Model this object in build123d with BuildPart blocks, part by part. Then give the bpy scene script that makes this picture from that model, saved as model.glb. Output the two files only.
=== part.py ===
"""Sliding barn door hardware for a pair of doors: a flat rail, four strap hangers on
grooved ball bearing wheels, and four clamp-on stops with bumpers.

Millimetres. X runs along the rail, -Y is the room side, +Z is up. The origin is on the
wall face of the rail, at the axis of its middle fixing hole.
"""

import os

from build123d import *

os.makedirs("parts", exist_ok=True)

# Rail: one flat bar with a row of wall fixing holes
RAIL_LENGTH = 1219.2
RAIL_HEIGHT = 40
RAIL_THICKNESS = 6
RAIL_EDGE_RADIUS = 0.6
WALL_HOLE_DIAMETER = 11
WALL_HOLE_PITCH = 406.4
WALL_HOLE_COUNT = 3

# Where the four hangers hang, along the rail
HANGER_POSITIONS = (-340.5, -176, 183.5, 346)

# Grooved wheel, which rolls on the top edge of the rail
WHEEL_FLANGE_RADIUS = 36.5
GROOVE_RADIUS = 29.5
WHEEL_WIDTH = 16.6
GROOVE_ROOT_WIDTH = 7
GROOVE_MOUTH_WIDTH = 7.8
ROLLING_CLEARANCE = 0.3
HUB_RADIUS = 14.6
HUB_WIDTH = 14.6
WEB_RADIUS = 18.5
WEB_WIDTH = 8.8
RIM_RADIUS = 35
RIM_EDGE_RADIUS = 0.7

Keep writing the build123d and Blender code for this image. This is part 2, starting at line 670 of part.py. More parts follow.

——

> [SHORT TASK] The answer should consist of the lines from the first line of the entries through the line with "HANGER_POSITIONS = (-340.5, -176, 183.5, 346)", copied exactly.

> [SOLUTION]
Model this object in build123d with BuildPart blocks, part by part. Then give the bpy scene script that makes this picture from that model, saved as model.glb. Output the two files only.
=== part.py ===
"""Sliding barn door hardware for a pair of doors: a flat rail, four strap hangers on
grooved ball bearing wheels, and four clamp-on stops with bumpers.

Millimetres. X runs along the rail, -Y is the room side, +Z is up. The origin is on the
wall face of the rail, at the axis of its middle fixing hole.
"""

import os

from build123d import *

os.makedirs("parts", exist_ok=True)

# Rail: one flat bar with a row of wall fixing holes
RAIL_LENGTH = 1219.2
RAIL_HEIGHT = 40
RAIL_THICKNESS = 6
RAIL_EDGE_RADIUS = 0.6
WALL_HOLE_DIAMETER = 11
WALL_HOLE_PITCH = 406.4
WALL_HOLE_COUNT = 3

# Where the four hangers hang, along the rail
HANGER_POSITIONS = (-340.5, -176, 183.5, 346)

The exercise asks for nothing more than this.